━━━ DATA FOR THE TASK ━━━

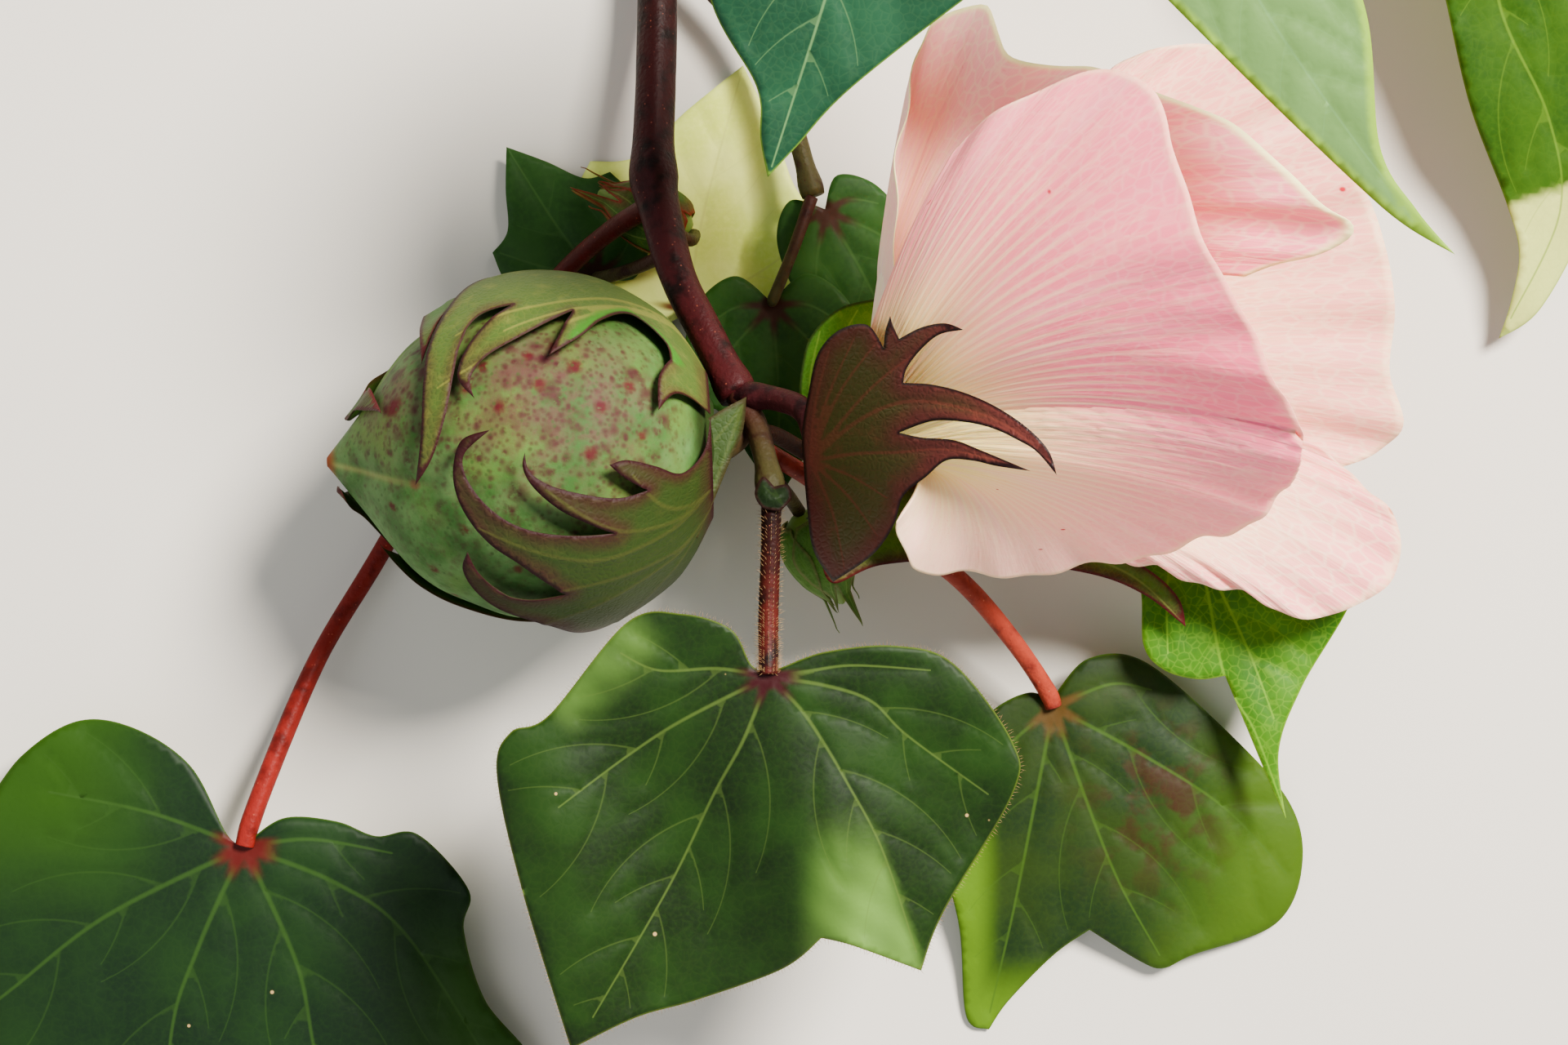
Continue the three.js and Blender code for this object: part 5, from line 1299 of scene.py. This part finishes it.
# The two buds and the stipule.
# Each bud is a soft green body in three toothed bracts, on its own short stalk. The teeth of the
# upper one are tipped red, the lower one is downy, and the stipule is a small round dark scale.
BUD_PROFILE = [(0, 1.2), (1.5, 2.8), (4.5, 3.5), (8, 2.7), (10.5, 1.2), (12, 0.4)]
BUDS = {
    "bud_upper": ((-11.6, 35.4, 7.3), (-24, 41, 7.3),
                  [(-14.4, 36, 15.8, 0.9), (-11.6, 34.6, 11.8, 0.8), (-11, 35.2, 7.4, 0.8)]),
    "bud_lower": ((2, 1, 15.4), (7, -9.4, 12.6),
                  [(-2, 6, 28.2, 0.9), (0, 4, 22, 0.8), (1.8, 1.4, 15.8, 0.8)]),
}
BUD_BRACT = [
    [(0.6, -3.6), (4, -5.2)], [(7.5, -4.8), (10, -3.8)], [(12.4, -3.9), (10.6, -2.6)],
    [(9, -1.8), (12.4, -0.9)], [(15.2, 0), (12.4, 0.9)], [(9, 1.8), (10.6, 2.6)],
    [(12.4, 3.9), (10, 3.8)], [(7.5, 4.8), (4, 5.2)], [(0.6, 3.6), (0.4, 0)],
]
BUD_GIRTH = 3.9
BUD_BRACT_LIFT = 0.45
STIPULE = [
    [(-1.2, 4.4), (-2.6, 5.6), (-3.6, 3.6), (-2.6, 1.8)], [(-0.4, 1.4), (0.9, 3), (0.4, 4.6)],
]
red_tipped_green = bract_finish("red_tipped_green", (50, 84, 20), (84, 60, 22), (116, 40, 20), (112, 134, 56),
                                (84, 118, 40), 2.0)
downy_green = bract_finish("downy_green", (72, 110, 32), (64, 98, 30), (96, 104, 50), (112, 140, 62),
                           (84, 118, 40), 1.6)
scale_green = bract_finish("scale_green", (14, 30, 6), (12, 24, 6), (34, 14, 10), (30, 48, 16), (24, 60, 12),
                           1.0)
for name, (foot, tip, stalk) in BUDS.items():
    bud_shape = Turned(BUD_PROFILE, seen(foot), seen(tip))
    turned_piece(name + "_body", bud_shape, 36, 40, calyx_skin, "calyx", [name],
                 lambda along, turn: 0.12 * np.cos(3 * turn) * rise(along, 0, 5))
    for number in range(3):
        middle = number * 2 * np.pi / 3 + 0.5

        def round_bud(flat, offset, middle=middle, shape=bud_shape):
            along, across = flat.T
            radius = np.maximum(shape.radius(np.minimum(along, 11)), 1.1) + BUD_BRACT_LIFT
            return shape.at(along, middle + across / BUD_GIRTH, radius + offset)

        blade(f"{name}_bract_{number + 1}", BUD_BRACT, round_bud, 0.3, 0.5,
              fan_veins((1, 0), [(12, -3.6), (14.4, 0), (12, 3.6)], 0.2, 0.1),
              red_tipped_green if name == "bud_upper" else downy_green, "calyx", name, curled_rim)
    limb(name + "_foot", stalk, green_shoot, "green_stalk", name + "_stalk", 12)


blade("side_stipule", STIPULE, over(lambda x, y: 31.35 + 0.3 * (4.6 - y)), BRACT_THICKNESS, 0.35,
      fan_veins((0, 2), [(-2.6, 4.6), (-1.2, 4.2)], 0.15, 0.1), scale_green,
      "dark_leaf", "stipule", lambda flat, edge, vein_mm: 0.9 * rise(edge, 0, 2.0))
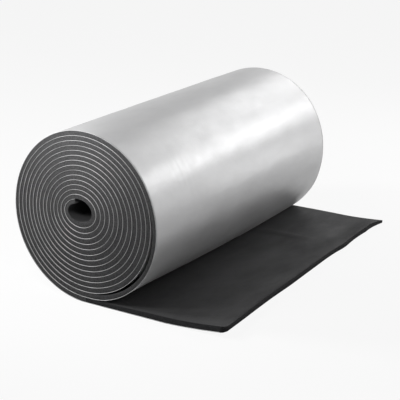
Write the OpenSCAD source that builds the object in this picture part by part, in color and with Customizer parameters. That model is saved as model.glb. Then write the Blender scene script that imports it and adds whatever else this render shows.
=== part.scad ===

━━━

# AIM
Where a line of the records above holds the word "object", copy that line.

# FINISHED TASK
Continue the three.js and Blender code for this object: part 5, from line 1299 of scene.py. This part finishes it.
Write the OpenSCAD source that builds the object in this picture part by part, in color and with Customizer parameters. That model is saved as model.glb. Then write the Blender scene script that imports it and adds whatever else this render shows.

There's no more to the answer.